来季は開幕投手の有原、モイネロ、スチュワートの3人が開幕ローテーションに当確。小久保監督は長いシーズンを踏まえて先発を7人用意する予定で、残る4枠を大関や大津らが争う構図だ。FA宣言した石川の去就が未定とはいえ、ここに実績十分の上茶谷が加われば、ローテ争いは激化する。現在、メキシコでウインターリーグに参加中の右腕は海の向こうで移籍を知らされ、DeNA球団を通じて「新天地で活躍する姿をお見せできるように頑張っていきたいと思います」と力強く所信表明した。

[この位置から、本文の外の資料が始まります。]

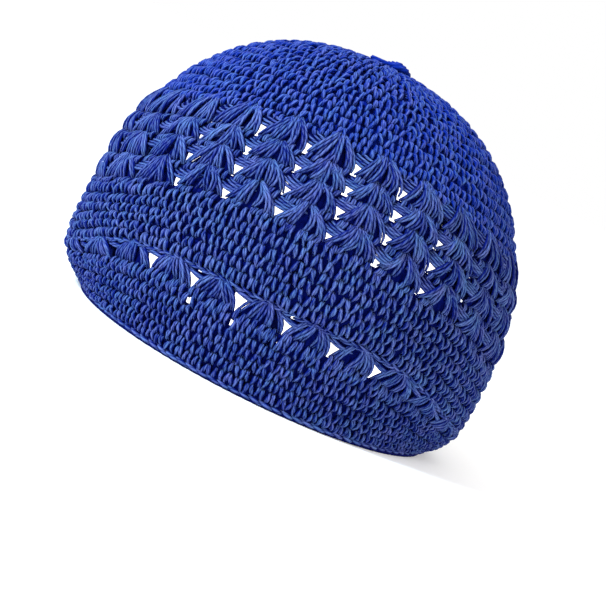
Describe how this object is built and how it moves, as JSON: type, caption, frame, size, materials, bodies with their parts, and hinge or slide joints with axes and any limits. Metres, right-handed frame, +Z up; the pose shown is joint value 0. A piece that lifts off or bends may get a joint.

昨年の現役ドラフトでは日本ハムから中継ぎ左腕の長谷川威展を獲得。今季は登板32試合で4勝0敗、防御率2・49の活躍を見せた。上茶谷にかかる期待も大きい。東洋大時代から球団が「評価していた」とほれ込でいた逸材が、福岡にやってくる。【只松憲】
◆上茶谷大河(かみちゃたに・たいが)1996年(平8)8月31日生まれ、京都府出身。京都学園-東洋大を経て、18年ドラフト1位でDeNA入団。19年4月2日ヤクルト戦で先発し、プロ初登板。同年5月18日ヤクルト戦で先発し初勝利を挙げた。他の選手のフォームの物まねが得意で、ファンフェスタではチームメートの入江を漫才も披露するなど、ムードメーカー的な存在。182センチ、83キロ。右投げ右打ち。